Though her father had left, her brothers stayed in Japan. They helped her set up a medical practice in Tokyo. Through Mise, she was able to gain connections to the imperial court.

There, she attended the birth of one of Emperor Meiji’s concubines. Despite her skilled efforts, the child was a stillbirth, and the mother died a few days later. Still, the emperor paid her handsomely for her services.

Kusumoto decided to once again return to Nagasaki and gained a midwife license. There, she opened an obstetrics clinic and served the community.

Kusumoto never took the medical licensing exam. While some feel she refused because she was already 57 years old when women were allowed to sit for the exam, others feel she saw no point. By that time, she’d been a practicing doctor with her own clinic for many years.

Later years

Kusumoto eventually gave up her practice, retiring to Tokyo. She spent her later years living with her brother Heinrich and his family in a well-to-do home he constructed in Azabu.

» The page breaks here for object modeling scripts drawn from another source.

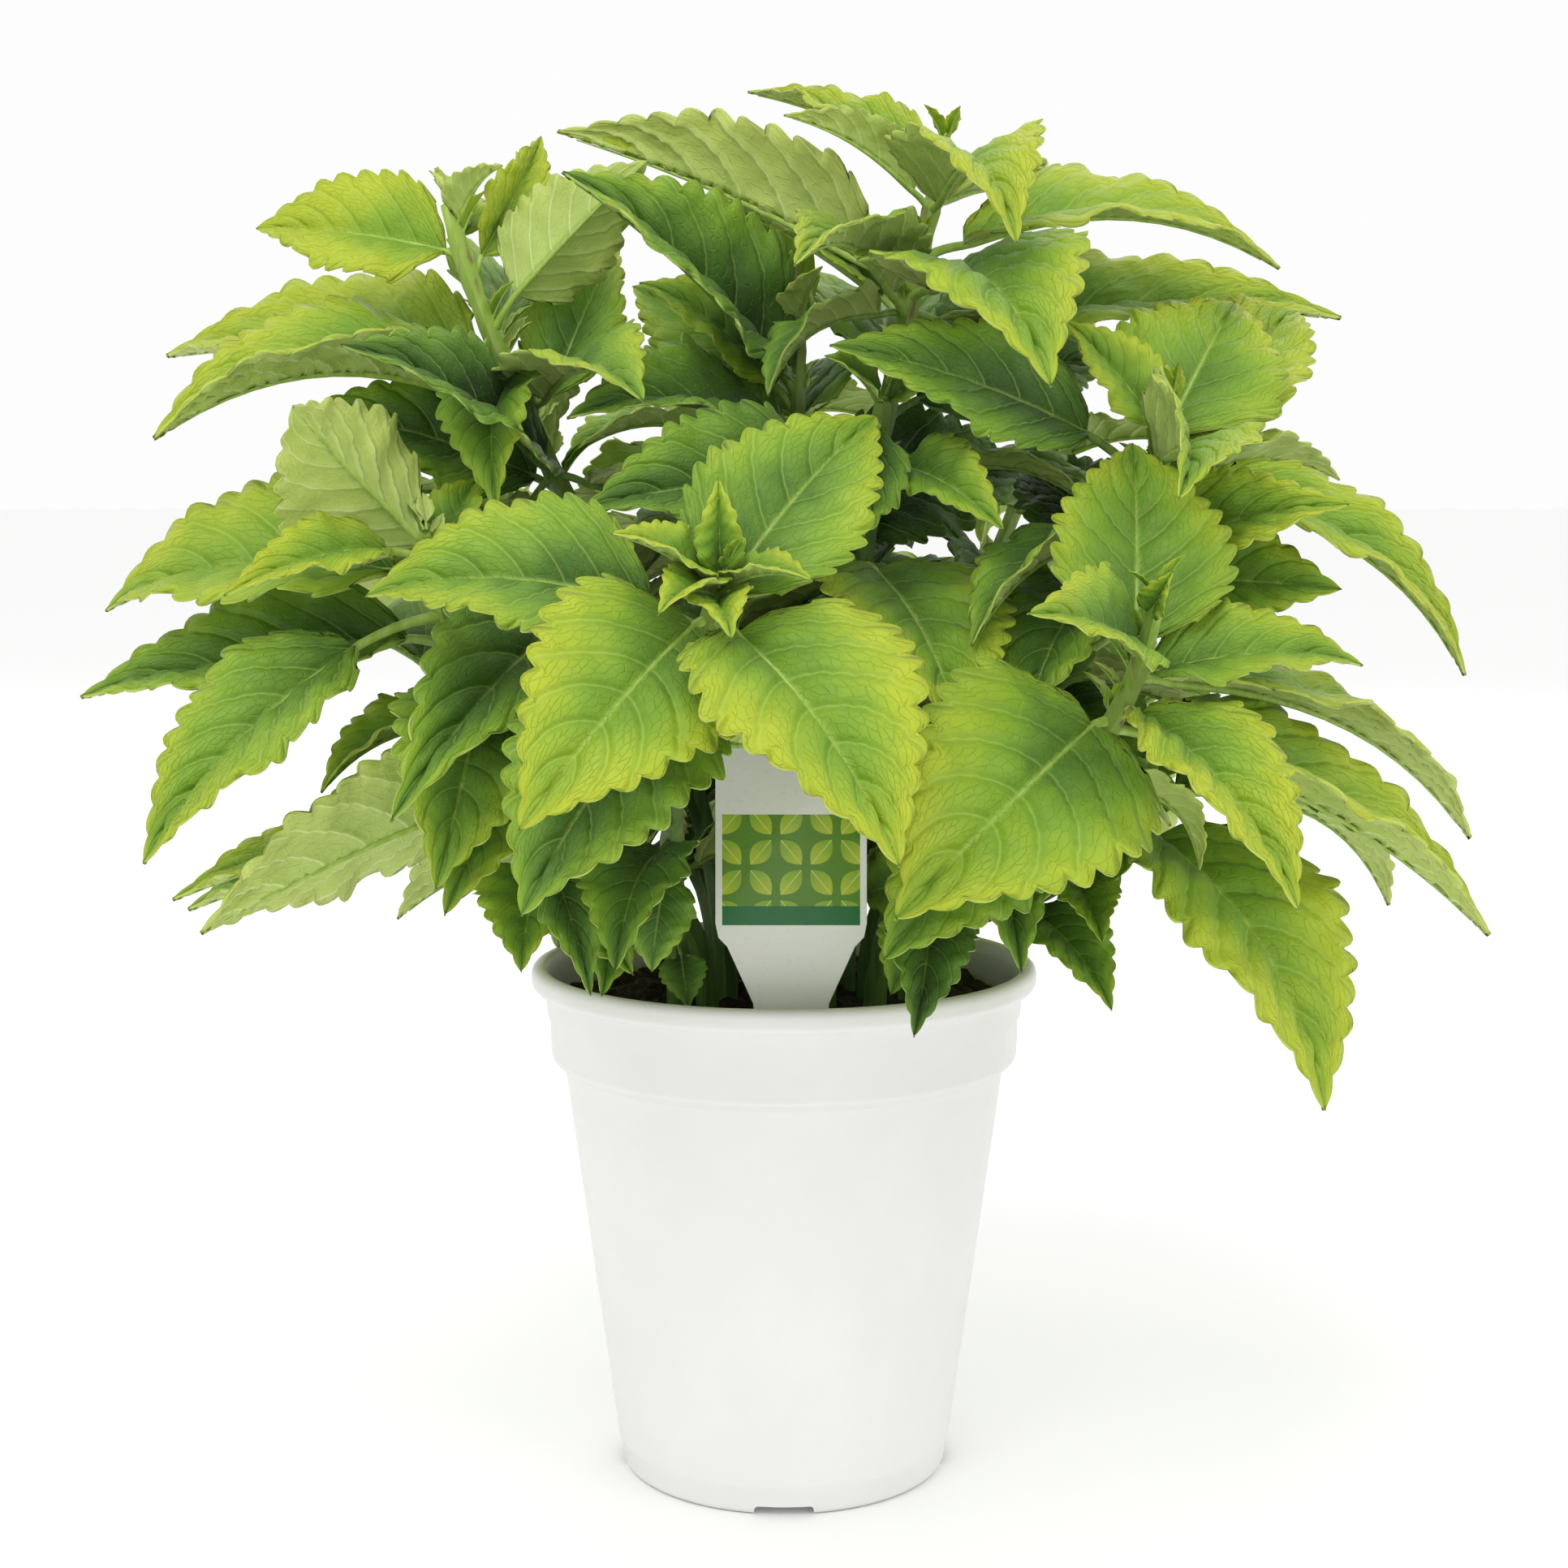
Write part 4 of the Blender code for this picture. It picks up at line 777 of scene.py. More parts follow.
# %% The course of a stem
def stem_course(course, steps=7):
    """Points of a stem from its foot in the soil to its tip, in mm."""
    (x, y), pull, tip = course
    root = Vector((x, y, SOIL_TOP + 3))
    rise = Vector((x, y, SOIL_TOP + 0.38 * (tip[2] - SOIL_TOP)))
    pull, tip = Vector(pull), Vector(tip)
    points = [Vector((x, y, SOIL_TOP - HOLE_DEPTH + GAP))]
    for i in range(steps + 1):
        t = i / steps
        points.append(root * (1 - t) ** 3 + rise * 3 * t * (1 - t) ** 2
                      + pull * 3 * t * t * (1 - t) + tip * t ** 3)
    return points


def stem_at(points, height):
    """The point of a stem's course at a height."""
    for a, b in zip(points, points[1:]):
        if b.z >= height > a.z:
            return a.lerp(b, (height - a.z) / (b.z - a.z))
    return points[-1].copy()


front_course = stem_course(STEMS["leafy_stem_front"][0])
print("front stem from", [round(v) for v in front_course[0]], "to", [round(v) for v in front_course[-1]])


# %% One leaf, as the table gives it
def width_at(t):
    """The blade's width over its largest: round at the base, widest at a third, drawn out to the tip."""
    return t ** 0.55 * (1 - t) ** 1.15 / 0.343


class Leaf:
    """One leaf: its stalk runs from root to base, its blade from base to tip."""

    def __init__(self, root, stalk, tip, wide, fold, arch, face, most_teeth):
        self.root, self.tip = root, tip
        self.most_teeth = most_teeth
        out = (tip - root).normalized()
        self.base = root + (out + UP * 0.35).normalized() * stalk
        along = self.tip - self.base
        self.length = along.length
        self.along = along.normalized()
        face = Vector(face)
        self.over = (face - self.along * face.dot(self.along)).normalized()
        self.side = self.along.cross(self.over)
        self.half = wide * self.length / 2
        self.fold = math.radians(fold)
        self.arch = arch

    def frame(self, t):
        """Point on the midrib, and the direction that the blade faces there."""
        rise = 4 * self.arch * t * (1 - t)
        slope = 4 * self.arch * (1 - 2 * t)
        point = self.base + (self.along * t + self.over * rise) * self.length
        return point, (self.over - self.along * slope).normalized()

    def margin(self, t, hand, swell):
        """Point on the edge, to the right for hand 1 and the left for -1, and its normal."""
        point, up = self.frame(t)
        side = self.side * hand
        reach = self.half * width_at(t) * swell
        outward = side * math.cos(self.fold) + up * math.sin(self.fold)
        normal = up * math.cos(self.fold) - side * math.sin(self.fold)
        return point + outward * reach, normal


height, reach, tip, *bend = STEMS["leafy_stem_front"][1][2]
star = Leaf(stem_at(front_course, height), reach, Vector(tip), *bend, MOST_TEETH)
print("a leaf of the front star is", round(star.length), "mm long and", round(2 * star.half), "mm wide")


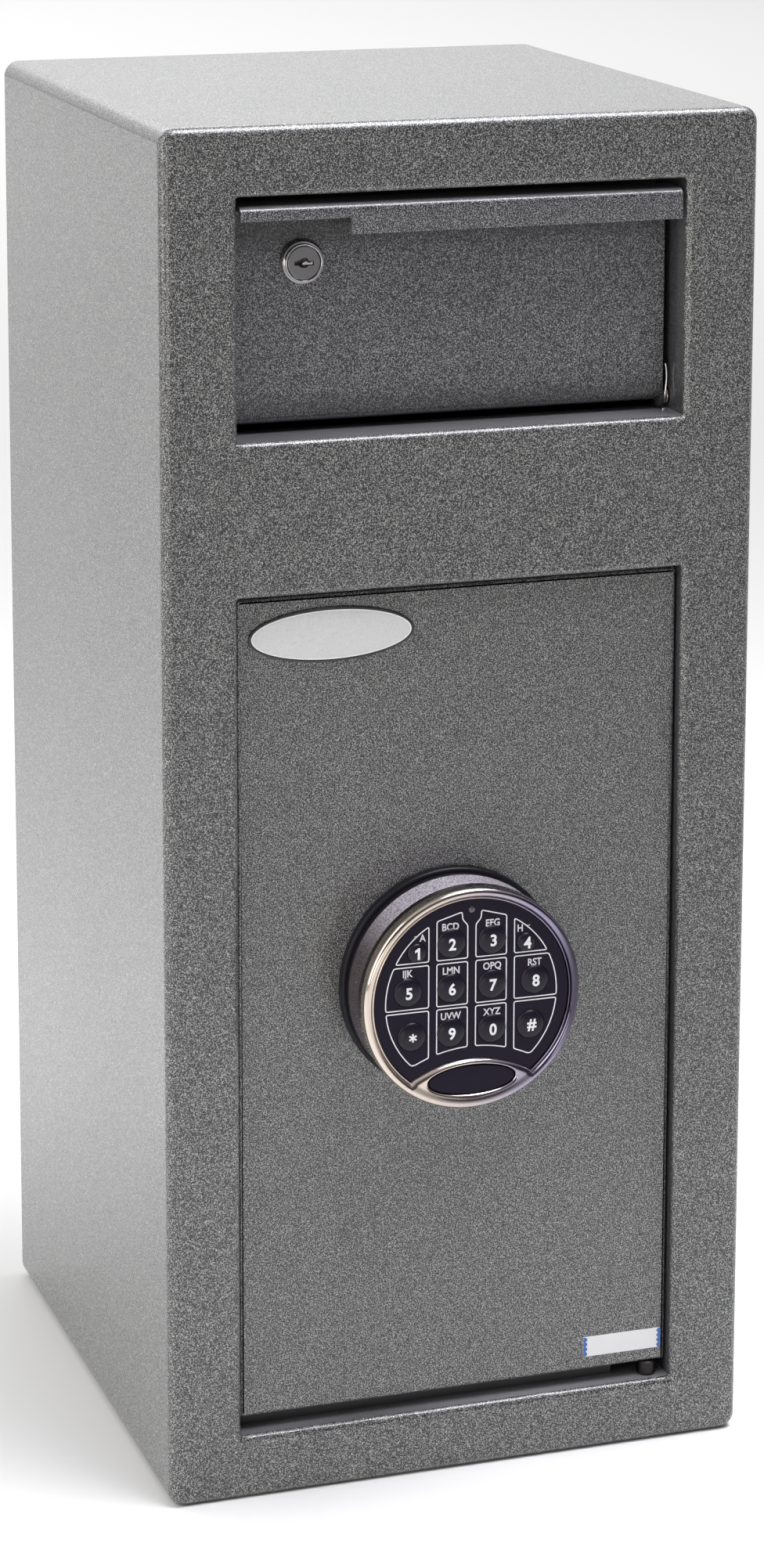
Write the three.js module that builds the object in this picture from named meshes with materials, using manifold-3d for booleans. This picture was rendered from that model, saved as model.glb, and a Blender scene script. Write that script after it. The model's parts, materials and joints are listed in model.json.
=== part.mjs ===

Kusumoto Ine died in 1903, ostensibly from food poisoning contracted from eating watermelon and eel together. Her life has become legendary in Japan and she is the inspiration for many manga and even a game character.

Conclusion

Ogino and Kusumoto’s legacies carry on in the many Japanese women who continue to fight for roles in the medical field today. Despite advancements, only 23.6% of doctors in Japan are women. They face unfair treatment, like the 2018 medical exam scandal.

However, like these two impressive women, they persevere.